— START OF DATA FOR THIS EXERCISE —
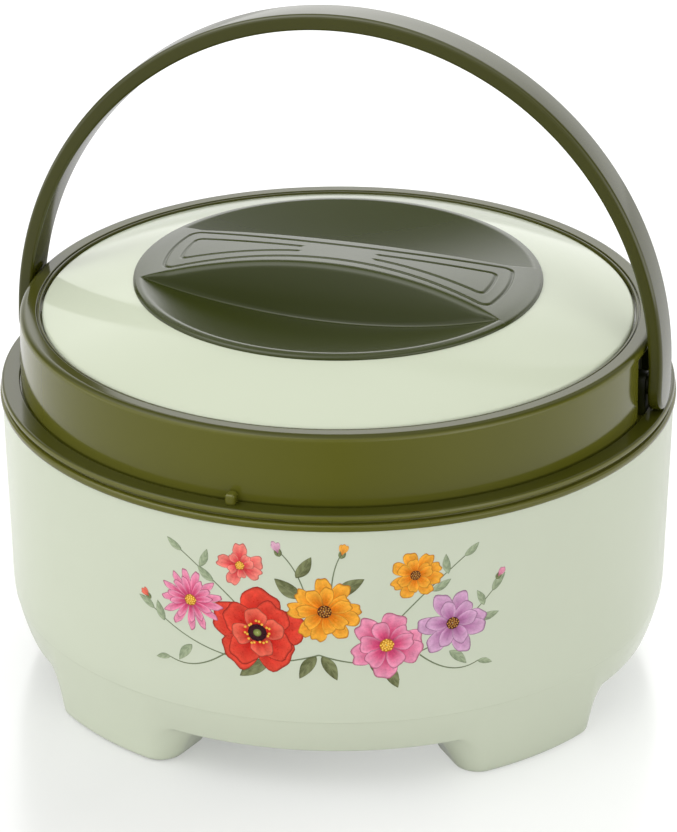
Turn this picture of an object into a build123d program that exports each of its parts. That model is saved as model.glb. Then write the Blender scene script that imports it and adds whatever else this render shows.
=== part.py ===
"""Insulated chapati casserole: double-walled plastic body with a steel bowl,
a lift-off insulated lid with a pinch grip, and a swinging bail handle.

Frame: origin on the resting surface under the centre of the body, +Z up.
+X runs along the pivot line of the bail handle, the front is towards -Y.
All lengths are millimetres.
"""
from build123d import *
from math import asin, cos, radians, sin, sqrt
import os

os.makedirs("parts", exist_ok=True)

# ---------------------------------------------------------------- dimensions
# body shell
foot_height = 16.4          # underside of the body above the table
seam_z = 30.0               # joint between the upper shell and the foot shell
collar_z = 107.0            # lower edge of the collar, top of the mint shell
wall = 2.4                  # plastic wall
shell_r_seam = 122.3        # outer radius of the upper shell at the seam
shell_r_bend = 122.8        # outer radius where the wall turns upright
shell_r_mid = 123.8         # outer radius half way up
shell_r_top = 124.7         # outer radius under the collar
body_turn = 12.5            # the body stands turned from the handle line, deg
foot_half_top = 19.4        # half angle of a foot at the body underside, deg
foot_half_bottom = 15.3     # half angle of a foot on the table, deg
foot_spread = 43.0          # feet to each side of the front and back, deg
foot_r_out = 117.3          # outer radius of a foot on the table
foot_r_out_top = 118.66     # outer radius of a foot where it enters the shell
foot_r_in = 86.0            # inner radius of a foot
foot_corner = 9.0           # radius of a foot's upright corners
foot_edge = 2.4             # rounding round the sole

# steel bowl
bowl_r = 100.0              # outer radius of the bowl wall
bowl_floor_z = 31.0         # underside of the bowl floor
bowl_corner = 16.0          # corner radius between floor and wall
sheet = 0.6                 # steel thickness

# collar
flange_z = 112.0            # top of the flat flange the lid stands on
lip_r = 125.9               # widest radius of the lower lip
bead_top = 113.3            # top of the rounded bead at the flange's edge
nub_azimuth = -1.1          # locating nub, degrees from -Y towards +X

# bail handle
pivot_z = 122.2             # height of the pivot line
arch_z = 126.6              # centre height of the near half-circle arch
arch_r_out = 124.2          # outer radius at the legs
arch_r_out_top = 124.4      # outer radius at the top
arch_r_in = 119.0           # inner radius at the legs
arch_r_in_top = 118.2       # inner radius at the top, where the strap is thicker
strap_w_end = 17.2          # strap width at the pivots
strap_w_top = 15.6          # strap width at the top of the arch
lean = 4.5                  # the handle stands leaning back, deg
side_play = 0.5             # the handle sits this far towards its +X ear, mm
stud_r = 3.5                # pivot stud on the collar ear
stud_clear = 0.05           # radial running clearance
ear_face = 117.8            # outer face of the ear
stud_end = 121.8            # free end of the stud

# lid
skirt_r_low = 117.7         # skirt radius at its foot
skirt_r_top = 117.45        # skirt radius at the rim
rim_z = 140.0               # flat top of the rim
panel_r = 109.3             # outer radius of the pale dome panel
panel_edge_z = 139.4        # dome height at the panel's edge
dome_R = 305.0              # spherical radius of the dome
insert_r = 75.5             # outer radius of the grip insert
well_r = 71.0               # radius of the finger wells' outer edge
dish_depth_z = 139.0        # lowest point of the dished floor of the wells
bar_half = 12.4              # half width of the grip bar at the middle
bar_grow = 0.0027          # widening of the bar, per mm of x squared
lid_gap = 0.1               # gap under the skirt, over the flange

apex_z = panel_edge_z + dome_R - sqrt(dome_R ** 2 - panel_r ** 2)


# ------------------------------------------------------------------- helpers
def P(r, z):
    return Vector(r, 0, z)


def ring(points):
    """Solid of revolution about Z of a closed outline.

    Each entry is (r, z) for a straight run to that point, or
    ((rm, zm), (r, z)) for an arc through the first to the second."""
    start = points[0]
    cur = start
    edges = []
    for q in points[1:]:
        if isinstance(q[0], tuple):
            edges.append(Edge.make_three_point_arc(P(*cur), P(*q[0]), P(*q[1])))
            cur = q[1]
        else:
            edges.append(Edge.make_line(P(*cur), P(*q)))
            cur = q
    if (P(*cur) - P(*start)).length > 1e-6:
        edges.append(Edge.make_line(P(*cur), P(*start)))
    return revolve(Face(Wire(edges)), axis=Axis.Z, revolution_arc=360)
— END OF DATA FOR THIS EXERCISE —
— START OF DATA FOR THIS EXERCISE —
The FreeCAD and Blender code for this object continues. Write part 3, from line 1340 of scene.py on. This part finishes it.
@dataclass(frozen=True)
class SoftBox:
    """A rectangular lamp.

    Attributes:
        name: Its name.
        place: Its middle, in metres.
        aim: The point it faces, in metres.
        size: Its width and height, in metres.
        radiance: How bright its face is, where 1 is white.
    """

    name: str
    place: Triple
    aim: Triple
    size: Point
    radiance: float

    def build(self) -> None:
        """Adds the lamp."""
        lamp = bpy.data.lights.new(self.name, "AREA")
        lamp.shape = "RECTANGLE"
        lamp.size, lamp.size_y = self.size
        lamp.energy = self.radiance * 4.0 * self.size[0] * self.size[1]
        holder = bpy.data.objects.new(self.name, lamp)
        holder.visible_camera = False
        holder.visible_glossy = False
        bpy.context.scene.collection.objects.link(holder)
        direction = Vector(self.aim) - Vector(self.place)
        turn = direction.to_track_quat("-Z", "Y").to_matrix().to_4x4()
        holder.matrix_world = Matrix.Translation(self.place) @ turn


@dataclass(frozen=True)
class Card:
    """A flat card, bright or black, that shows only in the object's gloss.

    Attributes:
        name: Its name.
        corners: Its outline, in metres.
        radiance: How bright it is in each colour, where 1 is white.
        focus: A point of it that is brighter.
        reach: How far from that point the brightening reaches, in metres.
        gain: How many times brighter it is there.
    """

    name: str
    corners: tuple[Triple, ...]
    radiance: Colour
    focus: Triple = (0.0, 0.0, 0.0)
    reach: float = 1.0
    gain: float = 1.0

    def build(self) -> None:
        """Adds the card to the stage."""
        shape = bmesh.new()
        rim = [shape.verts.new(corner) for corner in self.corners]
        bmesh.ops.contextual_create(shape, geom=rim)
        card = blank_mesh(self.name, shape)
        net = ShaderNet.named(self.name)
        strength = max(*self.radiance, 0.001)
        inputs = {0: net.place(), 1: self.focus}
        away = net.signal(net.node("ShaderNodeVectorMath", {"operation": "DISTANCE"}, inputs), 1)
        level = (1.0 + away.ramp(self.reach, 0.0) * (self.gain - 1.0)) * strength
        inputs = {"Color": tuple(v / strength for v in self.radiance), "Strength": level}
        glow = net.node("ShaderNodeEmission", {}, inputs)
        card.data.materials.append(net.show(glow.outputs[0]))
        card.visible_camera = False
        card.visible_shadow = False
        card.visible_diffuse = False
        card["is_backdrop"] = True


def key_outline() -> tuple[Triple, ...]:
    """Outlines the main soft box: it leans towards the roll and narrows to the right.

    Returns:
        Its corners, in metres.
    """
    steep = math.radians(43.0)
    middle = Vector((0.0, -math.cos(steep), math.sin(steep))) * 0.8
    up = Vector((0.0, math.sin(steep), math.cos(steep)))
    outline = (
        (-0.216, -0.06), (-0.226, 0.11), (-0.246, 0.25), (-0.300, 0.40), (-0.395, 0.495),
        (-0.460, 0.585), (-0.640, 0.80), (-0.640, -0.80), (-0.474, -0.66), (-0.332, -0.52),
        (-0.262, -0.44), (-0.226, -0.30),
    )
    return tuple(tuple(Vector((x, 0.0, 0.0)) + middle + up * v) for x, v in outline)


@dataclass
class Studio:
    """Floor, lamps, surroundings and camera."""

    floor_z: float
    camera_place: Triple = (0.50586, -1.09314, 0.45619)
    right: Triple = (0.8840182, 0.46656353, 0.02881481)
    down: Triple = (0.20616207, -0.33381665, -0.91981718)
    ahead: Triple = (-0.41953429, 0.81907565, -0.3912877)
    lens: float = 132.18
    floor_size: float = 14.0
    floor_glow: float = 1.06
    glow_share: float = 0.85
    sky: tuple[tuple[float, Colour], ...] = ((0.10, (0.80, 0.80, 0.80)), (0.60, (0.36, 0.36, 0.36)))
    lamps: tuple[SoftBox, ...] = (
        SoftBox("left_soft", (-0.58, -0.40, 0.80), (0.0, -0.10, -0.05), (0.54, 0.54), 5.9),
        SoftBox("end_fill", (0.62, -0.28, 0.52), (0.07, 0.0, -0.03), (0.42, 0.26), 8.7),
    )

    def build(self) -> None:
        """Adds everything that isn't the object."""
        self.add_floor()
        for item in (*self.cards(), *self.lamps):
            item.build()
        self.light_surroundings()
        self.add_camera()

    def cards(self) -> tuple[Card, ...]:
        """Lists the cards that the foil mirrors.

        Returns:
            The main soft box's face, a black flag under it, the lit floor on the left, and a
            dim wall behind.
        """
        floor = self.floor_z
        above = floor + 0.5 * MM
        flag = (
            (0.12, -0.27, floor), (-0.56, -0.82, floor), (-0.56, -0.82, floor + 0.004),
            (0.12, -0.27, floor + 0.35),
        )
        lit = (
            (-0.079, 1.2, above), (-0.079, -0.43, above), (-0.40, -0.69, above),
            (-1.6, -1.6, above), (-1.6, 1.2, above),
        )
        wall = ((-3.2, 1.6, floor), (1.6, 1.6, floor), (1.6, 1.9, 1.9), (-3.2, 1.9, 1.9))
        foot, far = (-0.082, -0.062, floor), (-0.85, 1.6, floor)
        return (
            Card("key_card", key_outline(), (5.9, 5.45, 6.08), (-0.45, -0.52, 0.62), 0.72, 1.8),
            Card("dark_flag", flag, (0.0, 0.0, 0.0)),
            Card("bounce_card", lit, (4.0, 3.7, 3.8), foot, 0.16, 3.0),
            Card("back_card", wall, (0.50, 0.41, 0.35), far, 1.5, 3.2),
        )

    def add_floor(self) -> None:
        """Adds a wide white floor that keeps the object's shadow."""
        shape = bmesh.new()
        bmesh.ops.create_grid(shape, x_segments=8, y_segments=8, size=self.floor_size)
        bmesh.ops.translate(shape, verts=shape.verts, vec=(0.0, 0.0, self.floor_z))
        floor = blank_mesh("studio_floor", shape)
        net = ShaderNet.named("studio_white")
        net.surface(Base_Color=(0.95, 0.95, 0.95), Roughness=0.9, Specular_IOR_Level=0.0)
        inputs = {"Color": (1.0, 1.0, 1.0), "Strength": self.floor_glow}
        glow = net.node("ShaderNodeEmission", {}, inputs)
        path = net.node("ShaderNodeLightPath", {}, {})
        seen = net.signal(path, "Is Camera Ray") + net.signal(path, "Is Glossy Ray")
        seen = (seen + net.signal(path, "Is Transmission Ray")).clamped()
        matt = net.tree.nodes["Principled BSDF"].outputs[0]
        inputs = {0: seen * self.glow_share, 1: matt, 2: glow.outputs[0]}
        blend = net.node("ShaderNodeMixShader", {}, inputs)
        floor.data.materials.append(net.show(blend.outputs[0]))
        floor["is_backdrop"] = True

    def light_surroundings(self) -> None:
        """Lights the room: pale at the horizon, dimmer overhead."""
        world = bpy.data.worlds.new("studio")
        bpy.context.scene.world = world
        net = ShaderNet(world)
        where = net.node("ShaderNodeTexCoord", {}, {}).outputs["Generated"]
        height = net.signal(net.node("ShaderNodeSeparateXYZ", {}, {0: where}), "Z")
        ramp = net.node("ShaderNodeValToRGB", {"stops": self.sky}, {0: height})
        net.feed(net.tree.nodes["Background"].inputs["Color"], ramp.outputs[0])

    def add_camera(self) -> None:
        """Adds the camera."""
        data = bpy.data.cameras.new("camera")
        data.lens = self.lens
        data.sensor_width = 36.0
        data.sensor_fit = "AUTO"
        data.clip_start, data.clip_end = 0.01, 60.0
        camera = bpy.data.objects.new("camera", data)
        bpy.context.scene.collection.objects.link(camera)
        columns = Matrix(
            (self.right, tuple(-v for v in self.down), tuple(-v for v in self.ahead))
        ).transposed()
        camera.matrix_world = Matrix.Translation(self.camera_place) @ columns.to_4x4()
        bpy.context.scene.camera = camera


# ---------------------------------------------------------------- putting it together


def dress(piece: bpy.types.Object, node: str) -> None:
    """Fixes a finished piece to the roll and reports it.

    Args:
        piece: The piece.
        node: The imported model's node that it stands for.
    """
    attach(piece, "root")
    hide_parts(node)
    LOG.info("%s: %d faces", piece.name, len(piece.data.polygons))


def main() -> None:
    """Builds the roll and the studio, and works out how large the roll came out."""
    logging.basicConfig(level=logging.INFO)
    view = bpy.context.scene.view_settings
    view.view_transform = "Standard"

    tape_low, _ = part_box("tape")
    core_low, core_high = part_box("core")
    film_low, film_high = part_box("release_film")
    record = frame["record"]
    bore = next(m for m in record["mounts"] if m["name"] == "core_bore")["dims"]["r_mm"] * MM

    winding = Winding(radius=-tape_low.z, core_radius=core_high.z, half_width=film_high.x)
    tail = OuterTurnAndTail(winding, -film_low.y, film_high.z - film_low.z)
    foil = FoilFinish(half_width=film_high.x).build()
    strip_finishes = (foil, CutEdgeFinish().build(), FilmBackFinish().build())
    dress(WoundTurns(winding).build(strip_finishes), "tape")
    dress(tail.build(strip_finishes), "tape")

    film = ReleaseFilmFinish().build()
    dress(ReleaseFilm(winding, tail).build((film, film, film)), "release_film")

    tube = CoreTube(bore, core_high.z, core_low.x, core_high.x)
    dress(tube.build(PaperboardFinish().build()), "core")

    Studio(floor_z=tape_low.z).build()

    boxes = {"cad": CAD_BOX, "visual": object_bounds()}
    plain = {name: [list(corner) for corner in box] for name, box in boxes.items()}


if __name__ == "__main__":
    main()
— END OF DATA FOR THIS EXERCISE —
WORK TO DO:
Repeat exactly the lines from the one containing "The FreeCAD and" to the one containing "holder.matrix_world = Matrix.Translation(self.place)", both lines included, and nothing else.

EXERCISE ANSWER:
The FreeCAD and Blender code for this object continues. Write part 3, from line 1340 of scene.py on. This part finishes it.
@dataclass(frozen=True)
class SoftBox:
    """A rectangular lamp.

    Attributes:
        name: Its name.
        place: Its middle, in metres.
        aim: The point it faces, in metres.
        size: Its width and height, in metres.
        radiance: How bright its face is, where 1 is white.
    """

    name: str
    place: Triple
    aim: Triple
    size: Point
    radiance: float

    def build(self) -> None:
        """Adds the lamp."""
        lamp = bpy.data.lights.new(self.name, "AREA")
        lamp.shape = "RECTANGLE"
        lamp.size, lamp.size_y = self.size
        lamp.energy = self.radiance * 4.0 * self.size[0] * self.size[1]
        holder = bpy.data.objects.new(self.name, lamp)
        holder.visible_camera = False
        holder.visible_glossy = False
        bpy.context.scene.collection.objects.link(holder)
        direction = Vector(self.aim) - Vector(self.place)
        turn = direction.to_track_quat("-Z", "Y").to_matrix().to_4x4()
        holder.matrix_world = Matrix.Translation(self.place) @ turn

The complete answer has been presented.